Inquiétude allemande
A Paris, on déplore cette dégradation confirmée des relations franco-turques, mais on choisit de ne pas dramatiser : le dossier libyen – capital et à l’issue imprévisible – est déjà assez compliqué en soi. L’important pour Paris – on parle même d’une « grande victoire » – c’est que le Quatar et les Emirats arabes unis aient décidé de s’engager, et participent aux frappes que conteste la Turquie. Pour le reste, il y aurait un compromis satisfaisant pour Washington comme pour Paris : le contrôle de la zone d’exclusion aérienne par l’Otan et un « pilotage politique » de l’intervention en Libye qui reste – ou resterait – hors-Otan. Le fait est que, sur le terrain, les frappes se multiplient. Il est question de « désertions » dans les troupes de Kadhafi. Mais, à Paris, on admet qu’il ne faut pas « se leurrer » : « Si ses moyens militaires sont atteints, Kadhafi est encore déterminé. » Bref, a priori, le conflit n’est pas prêt de s’achever : il y en a encore, laisse-t-on entendre, « pour des semaines ».
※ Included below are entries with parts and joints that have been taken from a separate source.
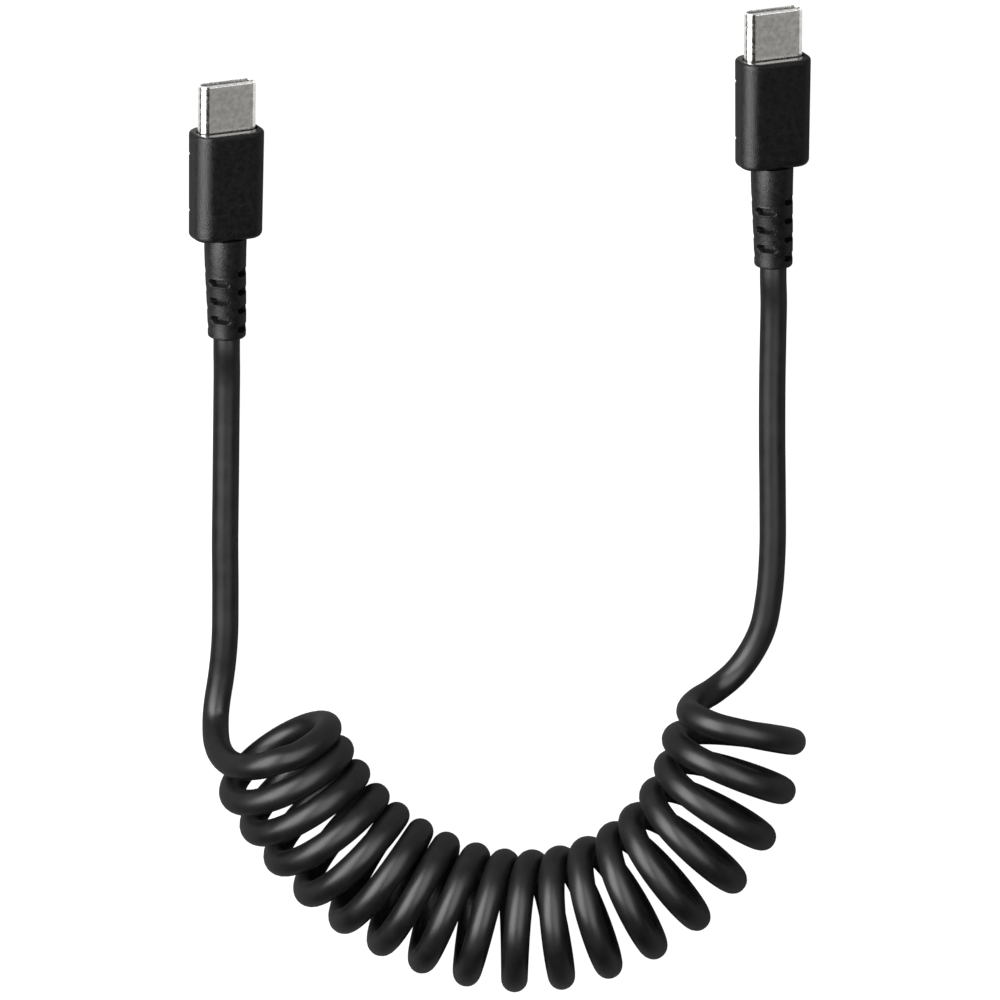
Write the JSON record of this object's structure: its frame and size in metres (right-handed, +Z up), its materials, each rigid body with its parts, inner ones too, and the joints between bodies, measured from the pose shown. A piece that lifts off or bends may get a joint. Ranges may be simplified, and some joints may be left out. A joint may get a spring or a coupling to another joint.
{
  "type": "coiled usb c cable",
  "caption": "Charging cable with a USB-C plug at each end and a curly, stretchable middle, lying in a U.",
  "frame": {"origin": "on the floor, midway between the two plugs", "axes": "+Y along plug B towards its mouth, +X from plug A to plug B, +Z up; the curly stretch lies on the -Y side"},
  "size_m": [0.0847, 0.138, 0.0193],
  "materials": {
    "shell": "satin nickel plate",
    "insulator": "matte",
    "body": "fine matte texture",
    "strain_relief": "matte",
    "cord": "satin sheath"
  },
  "bodies": {
    "root": {"plug_a_shell": "shell", "plug_a_insulator": "insulator", "plug_a_body": "body", "plug_a_strain_relief": "strain_relief", "plug_b_shell": "shell", "plug_b_insulator": "insulator", "plug_b_body": "body", "plug_b_strain_relief": "strain_relief", "leg_a": "cord", "leg_b": "cord", "curly_cord": "cord"}
  },
  "joints": []
}
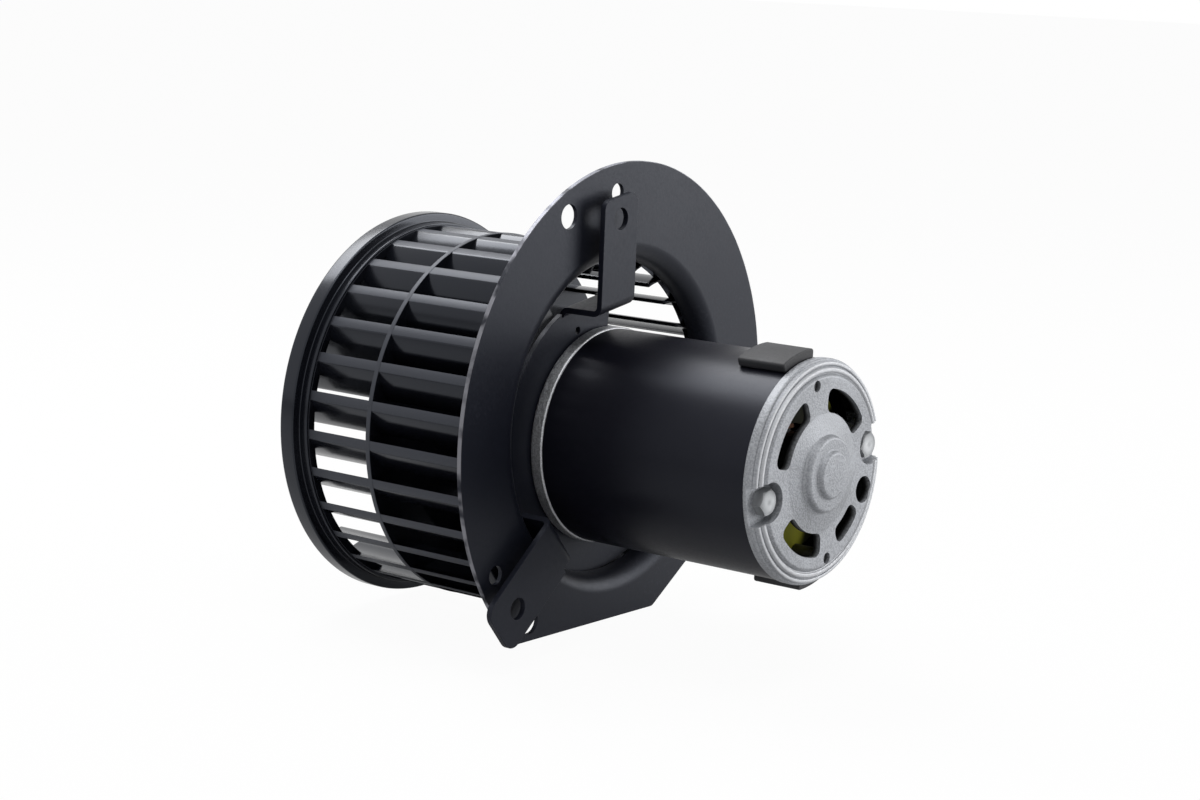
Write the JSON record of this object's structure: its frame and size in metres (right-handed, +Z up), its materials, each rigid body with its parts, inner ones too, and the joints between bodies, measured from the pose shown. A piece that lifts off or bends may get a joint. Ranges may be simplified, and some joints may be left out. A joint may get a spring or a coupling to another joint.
{
  "type": "blower motor",
  "caption": "Blower motor with a double squirrel-cage wheel, a round mounting plate with a flat foot, a bracket with bent arms and a drum-shaped motor with a vented end cap.",
  "frame": {"origin": "centre of the mounting plate's hole circle, on the plate's face towards the wheel", "axes": "+X along the motor shaft from the wheel to the end cap, +Z up, away from the plate's flat foot"},
  "size_m": [0.1857, 0.1718, 0.1662],
  "materials": {
    "wheel": "moulded charcoal plastic, satin",
    "black_paint": "satin black paint",
    "can_paint": "semi-gloss black paint",
    "cast_zinc": "cast, matt, bright on the ridges",
    "plated_steel": "zinc plated",
    "bare_steel": "ground",
    "pad_rubber": "matt",
    "bearing_bronze": "sintered, oiled",
    "felt": "oiled felt",
    "card_board": "punched laminate, yellow-green",
    "copper": "turned copper",
    "enamel_wire": "enamelled wire",
    "core_steel": "stamped sheets",
    "ferrite": "pressed ferrite",
    "insulator": "moulded",
    "carbon": "pressed graphite",
    "spring_steel": "spring strip",
    "weld": "painted over"
  },
  "bodies": {
    "stator": {"mounting_plate": "black_paint", "plate_welds": "weld", "motor_bracket": "black_paint", "front_end_bell": "cast_zinc", "motor_can": "can_paint", "rear_end_cap": "cast_zinc", "through_bolts": "plated_steel", "through_bolt_nuts": "plated_steel", "card_studs": "plated_steel", "rubber_pads": "pad_rubber", "magnet_1": "ferrite", "magnet_2": "ferrite", "magnet_clips": "spring_steel", "front_bearing": "bearing_bronze", "rear_bearing": "bearing_bronze", "front_retainer": "bare_steel", "rear_retainer": "bare_steel", "front_felt": "felt", "rear_felt": "felt", "brush_card": "card_board", "brush_holder_1": "copper", "brush_holder_2": "copper", "brush_spring_1": "spring_steel", "brush_spring_2": "spring_steel"},
    "rotor": {"wheel_open_ring": "wheel", "wheel_close_ring": "wheel", "wheel_blades": "wheel", "wheel_disc": "wheel", "hub_insert": "bare_steel", "hub_clip": "spring_steel", "shaft_clip": "spring_steel", "shaft": "bare_steel", "armature_core": "core_steel", "armature_windings": "enamel_wire", "commutator": "copper", "commutator_sleeve": "insulator", "front_spacer": "insulator", "thrust_washers": "insulator"},
    "brush_1": {"brush_1": "carbon"},
    "brush_2": {"brush_2": "carbon"}
  },
  "joints": [
    {"name": "rotor_spin", "type": "hinge", "parent": "stator", "child": "rotor", "pos_m": [0, 0, -0.0065], "axis": [1, 0, 0], "continuous": true},
    {"name": "brush_1_slide", "type": "slide", "parent": "stator", "child": "brush_1", "axis": [0, 0, 1], "range_m": [0, 0.004], "stiffness_N_per_m": 300, "springref_m": -0.008, "deforming": ["brush_spring_1"]},
    {"name": "brush_2_slide", "type": "slide", "parent": "stator", "child": "brush_2", "axis": [0, 0, -1], "range_m": [0, 0.004], "stiffness_N_per_m": 300, "springref_m": -0.008, "deforming": ["brush_spring_2"]}
  ]
}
Ministre allemand des Affaires étrangères, Guido Westerwelle a été hier très sec avec le chef de l’Etat français, lui reprochant d’avoir laissé entendre à Bruxelles que la « communauté internationale » pourrait, comme en Libye, intervenir chaque fois que des manifestants seraient pris à partie ou en danger, en Syrie ou ailleurs : « Ce n’est pas une solution de memacer maintenant chaque dirigeant arabe d’une intervention militaire. J’y vois là une discussion très dangereuse avec de graves conséquences. » Un avertissement sans frais, mais sérieux.
Confusion et menaces
Le conflit menace-t-il l’ensemble de la région ? C’est désormais la crainte de la coalition et des pays du Sahel. Ainsi, hier, le président tchadien, Idriss Déby, s’alarmait : « Les islamistes d’al-Qaida ont profité du pillage des arsenaux en zone rebelle pour s’approvisionner en armes, y compris en missiles sol-air. » Sur le terrain, les opérations aériennes occidentales ont pris de l’ampleur. Des chasseurs-bombardiers de la coalition ont notamment mené des raids à Adjedabia, où sont retranchés des soldats pro-Kadhafi. La chute de ce bourg stratégique à 160 km au sud de Benghazi serait imminente. Mais Mouammar Kadhafi ne désarme pas. Il a décidé de promouvoir au grade supérieur tous les militaires pour leur « lutte héroïque » contre la coalition internationale et aurait fourni des armes à des « volontaires » civils pour aller combattre les rebelles. A compter de dimanche, c’est le général canadien Charles Bouchard sera à la tête des opérations de l’Alliance atlantique en Libye.